Turkey's government wants the Czech Republic to extradite a Syrian Kurdish leader detained on its orders this weekend so that he can face terror charges, a top official said on Sunday.

Saleh Muslim, the former co-chair of Syrian Kurdish Democratic Union Party (PYD), is wanted over a February 2016 bombing in Ankara that killed 29 people. Turkish authorities blamed the attack on the Kurdistan Workers Party (PKK), which for over three decades has waged an insurgency against the Turkish state.

"Our wish is that he is extradited," Deputy Prime Minister Bekir Bozdag said after the arrest in the Czech capital, noting that both Turkey and the Czech Republic were parties to the European Convention on Extradition.

He said that three Turkish offices of state - the foreign ministry, the interior ministry and the justice ministry -- would be working with the Czech authorities to bring this about.

Mr Bozdag confirmed that Mr Muslim had been detained earlier this weekend at a Prague hotel at Ankara's request, describing him as the "head of a terror group".

The Turkish justice ministry said in a statement that "efforts have started for the extradition (of Muslim) to Turkey".

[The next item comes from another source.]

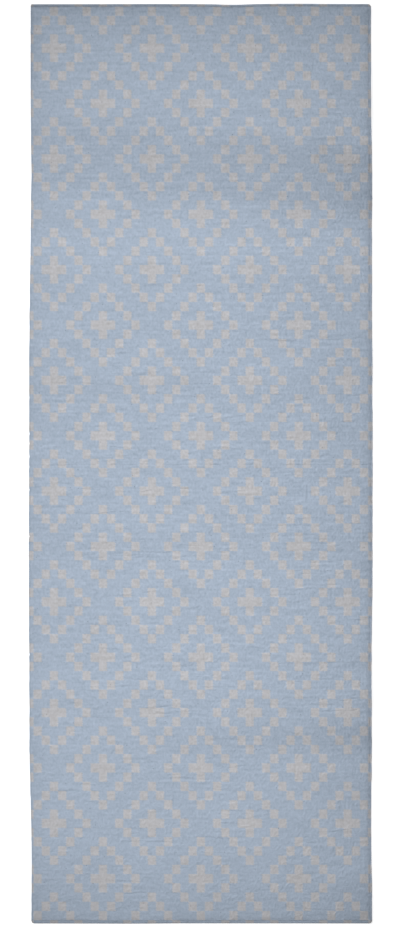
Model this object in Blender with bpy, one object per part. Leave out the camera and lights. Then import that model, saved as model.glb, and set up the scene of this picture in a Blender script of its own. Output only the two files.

It said that if he is remanded in custody by a Czech court, a formal extradition request will be sent to Prague in line with the European Convention on Extradition.

The arrest comes as Turkey presses a military operation against the Kurdish People's Protection Units (YPG) militia -- the military wing of the PYD -- in the western enclave of Afrin in northern Syria.

Turkey sees the YPG and PYD as the Syrian branch of the PKK, which is banned by Turkey, the United States and the European Union as a terror group.